Will Allen Dromgoole was born in Murfreesboro, the last child of John Easter and Rebecca Blanche Dromgoole. When she was six, Dromgoole changed her middle name to Allen, and throughout her life was known as Will Allen or “Miss Will.” In 1876 Dromgoole graduated from the Clarksville Female Academy and studied at the New England School of Expression in Boston. After her mother’s death in 1884 and confronted with the responsibility of caring for her aging father, Dromgoole began her writing career. She published a sentimental novel, The Sunny Side of the Cumberland, under the name Will Allen in 1886; her first short story, “Columbus Tucker’s Discontent,” was published in and awarded a cash prize by Youth’s Companion in 1886. Dromgoole studied law with her father and in 1885 and 1887 won terms as an engrossing clerk in the state Senate. She was defeated in 1889 and 1891, possibly because her unflattering portraits of the Melungeons, an East Tennessee mountain community, in articles published in the Nashville Daily American (1890) and the Boston Arena (1891) angered the senators who represented them. Beginning in 1890, Dromgoole edited and contributed to Will Allen’s Journal: A Literary Society Weekly, published in Nashville for several years.
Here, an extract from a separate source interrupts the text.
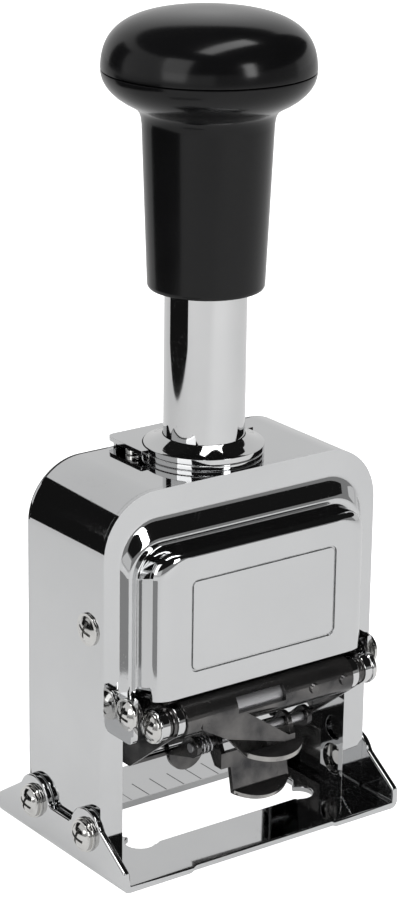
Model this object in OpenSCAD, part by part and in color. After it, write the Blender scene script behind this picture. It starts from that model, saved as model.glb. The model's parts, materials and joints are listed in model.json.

After public criticism following the second defeat in 1891, Dromgoole traveled to Texas, where she taught, wrote for newspapers, and founded the Waco Women’s Press Club in 1894. On her return to Nashville, Dromgoole spent most of her time with her father, who died in 1897, and in 1898 published a tribute to their life together, Rare Old Chums. Continuing to reside in Nashville, Dromgoole returned frequently to the “Yellowhammer’s Nest,” a cabin located in Estill Springs. In this peaceful refuge bought with her first earnings in 1887, she enjoyed hunting, fishing, and writing. The cabin and all of its contents were destroyed by fire in 1972.
Having written for the Nashville Banner since 1900, Dromgoole was hired as a permanent staff member in 1902 and in 1903 began her immensely popular column, “Song and Story,” which continued for thirty-one years. Shortly after the United States entered World War I in 1917, she volunteered her services to the U.S. Navy and in May was recruited as a yeomanry warrant officer, perhaps the first female to serve in this capacity. She was stationed in Norfolk, Virginia, where her official responsibilities included working at the base library, recruiting young men into the navy, visiting ships, and delivering patriotic speeches. Her columns continued during this period, but she wrote about Virginia instead of Nashville. Dromgoole returned to the Banner in late 1918 and was named literary editor in 1922, remaining in that position until her death in 1934.
Dromgoole was in great demand as a speaker to literary groups, patriotic clubs, and writing circles during her life; she was named Poet Laureate by the Poetry Society of the South in 1930. Among her many literary achievements are thirteen books, dozens of stories, over eight thousand poems, over five thousand newspaper columns, several nonfiction articles, an operetta, and two plays. In all of these she depicts the hill folk of East and Middle Tennessee or the residents, poor and wealthy, black and white, of Nashville.
Dromgoole is buried in the Evergreen Cemetery in Murfreesboro.